Olivia Baud, Staff Writer
In the course of gossip and discussion on the Goucher campus, one question in particular is sure to surface: Who is Eric Singer? Professor Singer is a familiar figure of authority to most political and international relations (IR) scholars at Goucher. Yet he remains a figure shrouded in mystery even to his most admiring pupils.
Last semester, students enrolled in his International Scholars Program (ISP) took it upon themselves to learn more about him and delve into the internet treasure-trove; what they discovered only spurred more curiosity: “he was involved in the ownership group of Lear’s Princess [a racehorse] sold as a broodmare prospect for $2.7 million,” according to the Maryland Thoroughbred Horsemen’s Association. Students knew him for his original sense of humor, his love for complex vocabulary, and his brutally honest grading, but horses? Famous racehorses? 2.7 million dollars? Imaginations ran wild.
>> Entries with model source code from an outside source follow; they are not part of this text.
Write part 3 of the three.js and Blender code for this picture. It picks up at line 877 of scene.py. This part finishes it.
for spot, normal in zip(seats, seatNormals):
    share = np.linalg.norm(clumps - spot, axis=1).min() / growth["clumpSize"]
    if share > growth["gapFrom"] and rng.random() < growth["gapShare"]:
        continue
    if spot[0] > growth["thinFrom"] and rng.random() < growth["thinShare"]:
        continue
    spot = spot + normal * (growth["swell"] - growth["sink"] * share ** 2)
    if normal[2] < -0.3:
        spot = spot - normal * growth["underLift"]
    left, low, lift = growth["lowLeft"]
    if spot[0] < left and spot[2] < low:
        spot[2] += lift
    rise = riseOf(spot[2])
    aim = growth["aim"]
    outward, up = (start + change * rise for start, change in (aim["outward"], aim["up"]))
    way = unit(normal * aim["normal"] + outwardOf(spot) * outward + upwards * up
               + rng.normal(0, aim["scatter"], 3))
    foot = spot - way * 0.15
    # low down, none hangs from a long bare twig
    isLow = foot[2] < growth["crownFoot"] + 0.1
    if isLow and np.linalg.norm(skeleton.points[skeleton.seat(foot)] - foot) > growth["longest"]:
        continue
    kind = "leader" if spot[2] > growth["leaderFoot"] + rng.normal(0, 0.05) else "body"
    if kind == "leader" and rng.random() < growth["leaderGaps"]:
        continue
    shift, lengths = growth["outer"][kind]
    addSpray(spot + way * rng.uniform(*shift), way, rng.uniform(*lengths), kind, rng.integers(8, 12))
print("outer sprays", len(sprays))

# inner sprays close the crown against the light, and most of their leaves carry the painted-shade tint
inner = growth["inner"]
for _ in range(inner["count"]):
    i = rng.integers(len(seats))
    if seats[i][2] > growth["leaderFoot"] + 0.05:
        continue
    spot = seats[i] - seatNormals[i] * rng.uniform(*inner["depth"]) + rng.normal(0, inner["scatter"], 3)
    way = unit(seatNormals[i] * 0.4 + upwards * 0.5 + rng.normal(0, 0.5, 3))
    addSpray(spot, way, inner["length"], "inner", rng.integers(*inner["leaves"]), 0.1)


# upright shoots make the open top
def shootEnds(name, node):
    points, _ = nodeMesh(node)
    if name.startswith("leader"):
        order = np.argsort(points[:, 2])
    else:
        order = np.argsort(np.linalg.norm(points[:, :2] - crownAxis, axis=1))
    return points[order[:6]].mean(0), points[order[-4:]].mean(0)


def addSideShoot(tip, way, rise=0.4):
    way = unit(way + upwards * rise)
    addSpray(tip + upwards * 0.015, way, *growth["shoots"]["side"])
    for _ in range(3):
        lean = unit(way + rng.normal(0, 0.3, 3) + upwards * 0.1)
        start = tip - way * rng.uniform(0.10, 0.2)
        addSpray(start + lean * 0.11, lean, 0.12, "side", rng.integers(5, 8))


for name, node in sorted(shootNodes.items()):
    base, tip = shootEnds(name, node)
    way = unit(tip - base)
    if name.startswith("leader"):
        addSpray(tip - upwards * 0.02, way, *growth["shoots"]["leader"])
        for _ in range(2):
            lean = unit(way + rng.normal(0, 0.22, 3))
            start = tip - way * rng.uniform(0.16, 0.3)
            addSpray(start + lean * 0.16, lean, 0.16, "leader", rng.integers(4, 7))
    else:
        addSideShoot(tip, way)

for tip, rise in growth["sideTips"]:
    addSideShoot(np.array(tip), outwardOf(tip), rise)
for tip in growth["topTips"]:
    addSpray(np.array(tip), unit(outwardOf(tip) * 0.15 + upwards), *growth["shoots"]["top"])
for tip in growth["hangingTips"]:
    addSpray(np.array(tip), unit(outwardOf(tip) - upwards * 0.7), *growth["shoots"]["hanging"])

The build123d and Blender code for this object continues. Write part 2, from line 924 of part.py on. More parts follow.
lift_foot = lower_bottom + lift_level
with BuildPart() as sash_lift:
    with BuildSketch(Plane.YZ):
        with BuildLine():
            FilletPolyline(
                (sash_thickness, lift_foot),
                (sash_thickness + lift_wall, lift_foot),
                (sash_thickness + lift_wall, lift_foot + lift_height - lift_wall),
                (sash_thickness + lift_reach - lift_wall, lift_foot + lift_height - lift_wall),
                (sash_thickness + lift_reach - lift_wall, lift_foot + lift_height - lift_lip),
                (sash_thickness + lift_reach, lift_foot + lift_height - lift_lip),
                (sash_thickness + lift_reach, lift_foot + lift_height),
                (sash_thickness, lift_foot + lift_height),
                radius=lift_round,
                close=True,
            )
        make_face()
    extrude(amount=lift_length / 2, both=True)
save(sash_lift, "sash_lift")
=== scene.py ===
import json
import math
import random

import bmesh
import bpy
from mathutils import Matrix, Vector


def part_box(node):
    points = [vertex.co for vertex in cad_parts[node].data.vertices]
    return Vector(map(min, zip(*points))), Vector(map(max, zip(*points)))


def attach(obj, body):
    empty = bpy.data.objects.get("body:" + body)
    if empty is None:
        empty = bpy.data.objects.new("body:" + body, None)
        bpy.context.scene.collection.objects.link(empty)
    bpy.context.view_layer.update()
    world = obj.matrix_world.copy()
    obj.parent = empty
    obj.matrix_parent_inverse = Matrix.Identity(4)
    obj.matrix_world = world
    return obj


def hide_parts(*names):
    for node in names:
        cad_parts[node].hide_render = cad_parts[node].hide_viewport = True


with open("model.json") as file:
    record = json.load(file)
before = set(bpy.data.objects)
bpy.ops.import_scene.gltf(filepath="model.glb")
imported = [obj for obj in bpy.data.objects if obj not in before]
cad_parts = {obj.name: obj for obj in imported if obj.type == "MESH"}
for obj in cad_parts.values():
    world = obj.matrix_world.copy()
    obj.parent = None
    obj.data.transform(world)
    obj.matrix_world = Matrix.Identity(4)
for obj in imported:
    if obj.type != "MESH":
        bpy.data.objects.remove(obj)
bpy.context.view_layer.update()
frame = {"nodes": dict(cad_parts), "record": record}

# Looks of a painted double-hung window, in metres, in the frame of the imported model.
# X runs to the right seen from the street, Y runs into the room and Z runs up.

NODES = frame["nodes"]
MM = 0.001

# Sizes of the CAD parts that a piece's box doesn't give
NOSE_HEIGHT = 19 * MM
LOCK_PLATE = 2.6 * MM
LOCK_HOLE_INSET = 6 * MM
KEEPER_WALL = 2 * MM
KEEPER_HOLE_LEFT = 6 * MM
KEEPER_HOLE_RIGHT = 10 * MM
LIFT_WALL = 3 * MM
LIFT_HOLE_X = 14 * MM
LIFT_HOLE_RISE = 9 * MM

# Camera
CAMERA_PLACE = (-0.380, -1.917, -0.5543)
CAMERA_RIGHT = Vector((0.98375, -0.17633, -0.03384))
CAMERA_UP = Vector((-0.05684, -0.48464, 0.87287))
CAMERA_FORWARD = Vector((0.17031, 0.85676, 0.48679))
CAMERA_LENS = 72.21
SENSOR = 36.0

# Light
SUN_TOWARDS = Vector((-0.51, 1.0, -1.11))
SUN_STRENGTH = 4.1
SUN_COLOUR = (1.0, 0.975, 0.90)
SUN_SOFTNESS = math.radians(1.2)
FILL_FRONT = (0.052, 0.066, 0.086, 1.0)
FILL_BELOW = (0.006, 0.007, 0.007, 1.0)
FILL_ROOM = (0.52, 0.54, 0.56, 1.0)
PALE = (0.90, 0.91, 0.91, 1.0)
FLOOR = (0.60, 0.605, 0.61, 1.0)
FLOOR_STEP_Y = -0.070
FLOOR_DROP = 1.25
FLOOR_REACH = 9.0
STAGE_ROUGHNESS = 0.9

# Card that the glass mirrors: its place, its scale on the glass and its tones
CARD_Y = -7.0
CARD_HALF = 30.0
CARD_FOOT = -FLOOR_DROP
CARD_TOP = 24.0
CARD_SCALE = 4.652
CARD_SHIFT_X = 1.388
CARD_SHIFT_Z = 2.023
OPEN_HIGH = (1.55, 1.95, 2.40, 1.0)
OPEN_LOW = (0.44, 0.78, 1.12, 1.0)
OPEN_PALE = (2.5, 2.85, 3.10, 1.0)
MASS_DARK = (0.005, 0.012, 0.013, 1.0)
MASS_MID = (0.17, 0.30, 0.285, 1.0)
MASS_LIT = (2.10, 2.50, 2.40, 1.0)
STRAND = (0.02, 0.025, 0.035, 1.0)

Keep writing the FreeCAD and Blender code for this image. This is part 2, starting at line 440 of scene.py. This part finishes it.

Prof. Singer has a simple explanation for these seemingly incredible circumstances. “A friend from Jersey took me to a racetrack near Ohio State and introduced me to the world of handicapping.” Singer was studying for his Ph.D. at Ohio State University at the time. “I was really drawn to the density of data that existed to determine who was going to win.” Horse-racing became his hobby. “Later in life, I figured maybe I would try owning a horse.” It was in this way that Prof. Singer became involved in a horse racing partnership and an ownership group of Lear’s Princess, a Grade 1 winner that they eventually sold at auction. He emphasizes that as a joint-owner he was only privy to a small share, and he does not own stables as students have so joyously imagined.
While Prof. Singer’s equestrian ties may have been over-embellished, his Goucher history is far from dull. He first entered into the Goucher community in 1986, when he followed up on an ad for an IR teaching position. “It was a replacement position, but the person I was replacing, unbeknownst to me, was a very popular professor,” he recalls amusingly. “So when I walked in, everyone who had signed up for the course was expecting her, not me.” Prof. Singer’s entry also happened to coincide with Goucher’s transition to co-education. “Everyone was disappointed that the first male students would soon be arriving.”
What had originally been a two-year contract turned into 30 years. During the Cold War, IR and Russian studies had been some of the most popular programs at Goucher as students hoped to obtain jobs in the NSA, DIA, and CIA as translators, researchers, etc.. However, following the Soviet Union’s collapse in 1991, a self-study of the Area Studies program revealed that it was losing luster as it suffered reduced enrollments. As a result, a new major, International and Intercultural Studies (IIS), was formed with the intention of supplementing Area Studies. Rivalries between IIS and IR soon took root as each competed over similar subject matter and student interest.
Prof. Singer came up with a solution for these tensions. “When Sandy Ungar became president, I suggested to him to eliminate the IIS major and to introduce a program that all students interested in globalization could participate in.” In 2005, as the college introduced its study abroad requirement and entered “full internalization mode”, ISP was born. To this day, all incoming students are invited to apply. When asked about what aspects of the program he is most proud of, Prof. Singer is quick to mention the “students who put themselves out their way in an effort to develop a perspective on globalization. They ultimately define the path that they want to take”.
In addition to founding ISP, Prof. Singer has taught for the Goucher Prison Education Program. “What I appreciated most about [it] was that it was a reminder of why I went into teaching in the first place. These were people that may not have been given the best background to succeed. Working with them to help them succeed re-energized my commitment to teaching”
While Prof. Singer taught courses in politics in a men’s prison, the experience wasn’t just about the teaching for him. “It’s easy-particularly in a private, liberal arts college- not to think about what kind of students are walking into your classroom, what their experiences with different facets of society is. The Jessup Students come from different backgrounds than your typical liberal arts undergraduate. They had a perspective on politics that was much more nuanced and mature-in some ways- than students from Goucher’s campus. And in some ways they’ve lived a life that’s more political than the average student I’ve had on campus.”
Since teaching at the men’s prison, Prof. Singer continues to figure prominently in the Goucher community. He is currently the Associate Provost for External and Experiential Programs. And no, he is not responsible for the Maryland Horse Breeders Association’s move to the Goucher campus.